Cela invite de façon globale à s’interroger sur la contribution de l’entreprise à la société et celle des salariés à ce projet et donc in fine au fonctionnement même de la société. C’est aussi un moyen de répondre aux difficultés et dévoiement que subissent les entreprises.
Car si l’entreprise possède de grands pouvoirs, cela s’accompagne de grandes responsabilités. La raison d’être et les engagements permettent de définir ce pour quoi l’entreprise veut exercer son pouvoir de transformation. A cela, s’ajouteront les moyens et pratiques définis pour exercer son activité de manière responsable : c’est ainsi que la démarche RSE vient compléter la mission de l’entreprise en constituant une démarche globale, cohérente et responsable. En 3 ans, cette dynamique des sociétés à mission a suscité, en France, l’adhésion de 803 entreprises (novembre 2022).

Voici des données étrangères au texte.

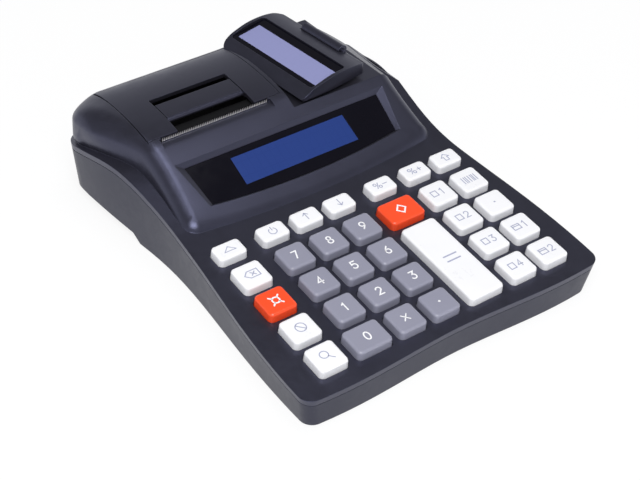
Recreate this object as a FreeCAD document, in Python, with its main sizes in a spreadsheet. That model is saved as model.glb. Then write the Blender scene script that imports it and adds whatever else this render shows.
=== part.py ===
"""Portable ticket register: a sloping keyboard in front, a display panel and a thermal
printer behind it, and a small customer display that lies in a recess beside the printer.

Millimetres. X runs to the operator's right, Y away from the operator, Z up. While a piece
is drawn, Y starts at the front edge of the deck; node() moves it back by half the depth, so
that the origin is on the table, under the middle of the case.
"""
import FreeCAD, Part
import math
import os
import re
from FreeCAD import Placement, Rotation, Vector

SIZES = {
    # case
    "body_depth": 214.0,
    "front_half": 83.7,
    "flank_half": 81.0,
    "flank_at": 60.0,
    "waist_half": 76.2,
    "waist_at": 121.0,
    "rear_half": 82.0,
    "rear_at": 188.0,
    "front_bow": 2.2,
    "front_corner": 6.5,
    "rear_corner": 18.0,
    "wall_lean": 7.0,
    "corner_lean": 9.5,
    "flank_lean": 6.5,
    "rear_lean": 2.5,
    "wall": 2.2,
    "foot_height": 1.0,
    "floor": 2.2,
    "rim": 3.0,
    "seam": 0.3,
    "lip": 1.5,
    "tuck": 5.5,
    "tuck_at": 147.0,
    # deck with its side shoulders
    "deck_front": 18.5,
    "deck_tilt": 4.5,
    "deck_wall": 2.2,
    "shoulder_start": 98.0,
    "shoulder_mid": 34.6,
    "shoulder_top": 38.2,
    "shoulder_back": 33.5,
    "shoulder_rear": 24.5,
    # printer and display housing on the deck
    "dome_half": 73.0,
    "dome_foot": 105.5,
    "dome_foot_bow": 5.8,
    "dome_flare": 9.3,
    "dome_lean": 11.0,
    "dome_rear_lean": 1.0,
    "dome_corner": 8.0,
    "dome_round": 8.0,
    "panel_slope": 26.0,
    "ridge_at": 150.0,
    "ridge_height": 49.6,
    "crown_height": 53.0,
    "dome_rear_height": 43.0,
    # keys
    "key_width": 15.1,
    "key_pitch": 19.0,
    "small_key_depth": 10.45,
    "wide_key_width": 19.8,
    "zero_key_width": 19.0,
    "total_key_depth": 53.1,
    "key_corner": 2.4,
    "key_edge": 0.7,
    "key_rise": 4.2,
    "key_gap": 0.3,
    "key_flange": 0.8,
    "key_flange_height": 1.0,
    "key_travel": 2.8,
    "first_row": 16.5,
    "small_row": 92.1,
    "column_a": -62.7,
    "column_d": -1.0,
    "column_e": 21.65,
    "column_e_small": 23.5,
    "column_f": 44.4,
    "mat_height": 1.2,
    "board_height": 1.6,
    "key_board_width": 145.0,
    "key_board_depth": 92.0,
    "key_board_at": 6.0,
    "post_radius": 3.0,
    # operator's display window
    "window_foot": 119.3,
    "window_level": 33.3,
    "window_tilt": 24.1,
    "window_half_low": 53.7,
    "window_half_high": 56.2,
    "window_height": 21.8,
    "window_bow": 3.5,
    "window_bevel_side": 5.4,
    "window_bevel_top": 2.8,
    "window_bevel_depth": 2.3,
    "window_plate": 1.6,
    "window_seat": 1.5,
    "lcd_width": 65.8,
    "lcd_height": 15.7,
    "lcd_sunk": 0.15,
    "lcd_frame_width": 74.0,
    "lcd_frame_height": 18.0,
    "lcd_frame_depth": 4.2,
    "lcd_board_width": 82.0,
    "lcd_board_height": 25.0,
    # printer lid
    "lid_left": -66.0,
    "lid_right": 9.0,
    "lid_front": 155.9,
    "lid_gap": 0.35,
    "lid_axis_at": 203.0,
    "lid_axis_height": 46.4,
    "lid_barrel": 4.9,
    "lid_pin": 1.0,
    "running": 0.05,
    "clearance": 0.4,
    "notch_left": -49.5,
    "notch_right": -6.0,
    "notch_rear": 182.8,
    "lever_rear": 177.6,
    "lever_axis_at": 166.4,
    "lever_axis_height": 50.9,
    "lever_thickness": 2.2,
    "lever_barrel": 1.4,
    "lever_pin": 0.8,
    # printer mechanism
    "roller_at": 162.5,
    "roller_level": 42.8,
    "roller_radius": 5.0,
    "roller_left": -57.9,
    "roller_right": -0.9,
    "shaft_radius": 3.0,
    "journal_radius": 2.0,
    "cheek": 2.0,
    "gear_module": 0.6,
    "platen_teeth": 20,
    "drive_teeth": 24,
    "pinion_teeth": 12,
    "gear_left": 0.5,
    "gear_width": 3.0,
    "drive_back": 1.0,
    "pinion_back": 0.5,
    "axle_radius": 1.25,
    "motor_radius": 7.5,
    "motor_length": 20.0,
    "chassis_left": -61.5,
    "chassis_right": 5.1,
    "chassis_wall": 1.2,
    "chassis_front": 152.4,
    "chassis_rear": 206.5,
    "chassis_foot": 8.0,
    "chassis_top": 47.6,
    "bin_front": 174.0,
    "bin_top": 41.0,
    "tear_left": -59.0,
    "tear_right": 0.7,
    "tear_thickness": 0.6,
    "tear_foot": 43.0,
    "tear_top": 51.6,
    "tear_tooth": 0.8,
    "tear_teeth": 40,
    "head_thickness": 1.9,
    "head_foot": 30.0,
    "head_top": 44.5,
    # customer display
    "nest_left": 10.9,
    "nest_right": 61.0,
    "nest_front": 146.2,
    "nest_edge": 66.0,
    "nest_edge_slope": 35.0,
    "nest_edge_fall": 2.5,
    "nest_floor": 46.0,
    "client_x": 34.2,
    "client_y": 181.5,
    "client_level": 48.0,
    "client_turn": 7.0,
    "client_left": 21.9,
    "client_half": 20.5,
    "client_front": 32.2,
    "client_rear": 30.8,
    "client_end_bow": 1.2,
    "client_lcd_across": -1.3,
    "client_lcd_along": -1.6,
    "client_glass_along": -0.65,
    "client_glass_width": 22.6,
    "client_glass_length": 61.5,
    "client_glass": 1.2,
    "client_lcd_width": 14.5,
    "client_lcd_length": 58.6,
    "hinge_u": 18.6,
    "hinge_v": -3.4,
    "hinge_level": 6.0,
    "hinge_barrel": 2.9,
    "hinge_length": 28.0,
    "hinge_pin": 1.2,
    "swivel_disc": 6.5,
    "swivel_pin": 3.0,
    # inside the base
    "battery_width": 70.0,
    "battery_depth": 37.0,
    "battery_height": 18.0,
    "battery_at": 106.0,
    "battery_door_margin": 4.0,
    "main_board_left": 12.0,
    "main_board_width": 50.0,
    "main_board_at": 150.0,
    "main_board_depth": 58.0,
    "main_board_level": 8.0,
    "jack_width": 9.0,
    "jack_at": 14.0,
    "data_width": 16.0,
    "data_at": 28.0,
    "data_step": 18.0,
    "socket_height": 11.0,
    "socket_depth": 13.0,
    "screw_x": 76.5,
    "screw_y": 12.0,
    "screw_rear_x": 67.0,
    "screw_rear_y": 195.0,
    "screw_radius": 1.5,
    "screw_head": 2.7,
    "boss_radius": 3.2,
    "boss_split": 9.0,
    "boss_split_rear": 20.0,
    "foot_radius": 5.0,
    "foot_x": 64.0,
    "foot_y": 16.0,
    "foot_rear_y": 180.0,
}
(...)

cherche à répondre aux enjeux, besoins et défis de notre société. La loi laisse les entreprises entièrement libres de définir leurs missions, sous réserve de rendre compte de leurs actes. Faut-il en imaginer des formes de contrôle démocratique ? Quelle articulation entre l’intérêt collectif et général ? Les questions restent posées.
Face aux périls communs, nous devons repenser le projet politique de la social-démocratie. Il devra permettre de piloter la transformation du modèle économique pour respecter les limites planétaires et préserver la démocratie.
Ce changement est vital mais sera aussi délicat. De fortes résistances sont à attendre de la part des Etats-Unis ou de la Chine notamment. Mais l’indifférence est désormais devenue impossible.La place et le rôle de l’entreprise dans notre société sont la grande question de la démocratie du XXIe siècle. En poursuivant un projet collectif inscrit dans la durée contribuant à faire face aux périls de l’humanité, l’entreprise peut participer à la pérennité de nos démocraties.